SOURCE MATERIAL
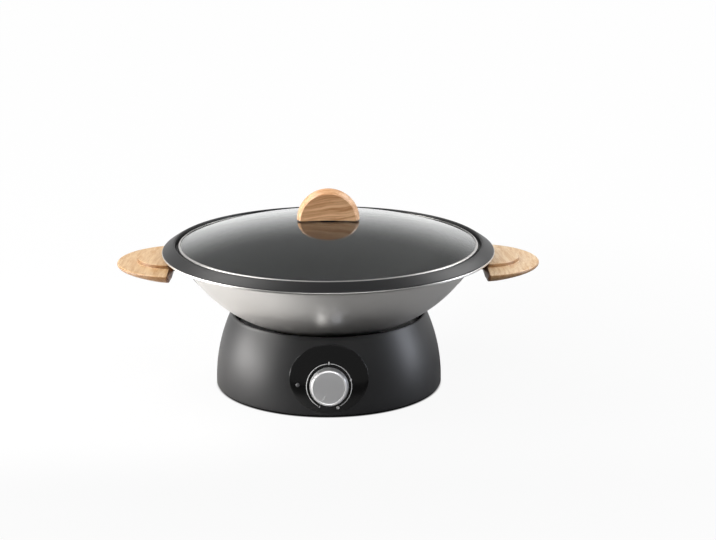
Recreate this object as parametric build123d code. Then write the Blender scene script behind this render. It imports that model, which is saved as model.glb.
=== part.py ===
from build123d import *

import math
import os

# Electric wok: a heated base, a lift-off bowl with two wooden handles and a lift-off glass lid.
# Millimetres, +Z up. Heights are counted from the housing's bottom edge, and every finished
# piece is lifted by FOOT_GAP, so that the feet stand on Z = 0. -Y is the front, with the knob.

# ---------------------------------------------------------------- driving dimensions
RIM_D = 360.0            # outside of the bowl's flange
FOOT_GAP = 2.0           # the feet hold the housing this far off the table

# base housing: a bell turned about Z, whose wall is one arc
BASE_R = 124.0           # at the bottom edge
BASE_ARC = 180.0         # radius of the wall's arc
BASE_ARC_Z = 3.0         # height of the arc's centre
BASE_WALL = 2.8
LIP_Z = 78.6             # where the wall turns over into the well
LIP_TOP = 80.2
WELL_R = 104.0           # the well's mouth, round the bowl
WELL_FOOT_R = 102.0      # the well's wall leans in to this at the ledge
WELL_WALL = 2.4
WELL_ROOF_Z = 72.5       # top of the gap between the well's wall and the outer wall
LEDGE_Z = 60.0           # step in the well that carries the heat shield
LEDGE_R = 94.0
LEDGE_T = 2.5
SHIELD_SCREW_CIRCLE = 97.0
RIB_COUNT = 24           # fins on the well's wall, round the bowl
RIB_LOW, RIB_IN, RIB_T = 64.0, 99.0, 2.0

# bowl: pressed steel outside, non-stick pan inside; both walls are arcs about one centre
WALL_CR = 32.9           # centre of the wall arcs: distance from the axis
WALL_CZ = 205.6          # and height
WALL_R = 141.35          # outer face of the steel
STEEL_T = 1.0
PAN_T = 2.0
CREST_R, CREST_Z = 167.8, 155.2      # top of the flange
RIM_Z = 149.2                        # top of the flange at its outer edge
STEEL_WALL_END, PAN_WALL_END = 159.6, 157.9      # where the walls turn into the flange
LID_SEAT_Z = 151.0
LID_SEAT_R = (158.2, 165.3)
DIFFUSER_R, DIFFUSER_Z = 58.0, 59.2

# heating plate under the bowl
PLATE_R, PLATE_T = 60.0, 9.0
ELEMENT_R, ELEMENT_TUBE = 46.0, 3.3
ELEMENT_GAP, ELEMENT_BEND = 36.0, 6.0    # degrees between the ring's ends, and their bend down
PLATE_LOW = DIFFUSER_Z - PLATE_T
STUD_CIRCLE, STUD_R = 30.0, 2.0
LEG_LOW = 33.0
CAPILLARY_X = 33.0       # where the capillary goes down through the shield
CLAMP_T = 1.0
SENSOR_R, CLIP_SCREW_Y = 3.0, 6.5
SHIELD_Z, SHIELD_T = 41.0, 1.0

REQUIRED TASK
Print exactly, and only, the lines beginning at the top of the listing and ending at the line with "# piece is lifted".

THE RESULT
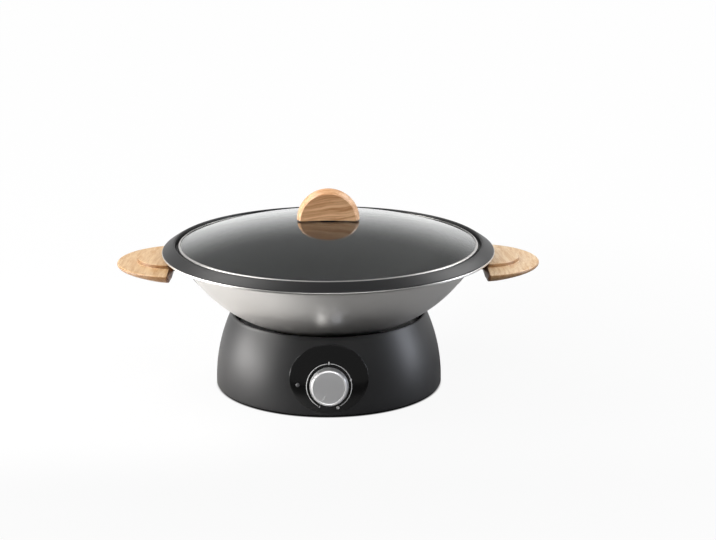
Recreate this object as parametric build123d code. Then write the Blender scene script behind this render. It imports that model, which is saved as model.glb.
=== part.py ===
from build123d import *

import math
import os

# Electric wok: a heated base, a lift-off bowl with two wooden handles and a lift-off glass lid.
# Millimetres, +Z up. Heights are counted from the housing's bottom edge, and every finished
# piece is lifted by FOOT_GAP, so that the feet stand on Z = 0. -Y is the front, with the knob.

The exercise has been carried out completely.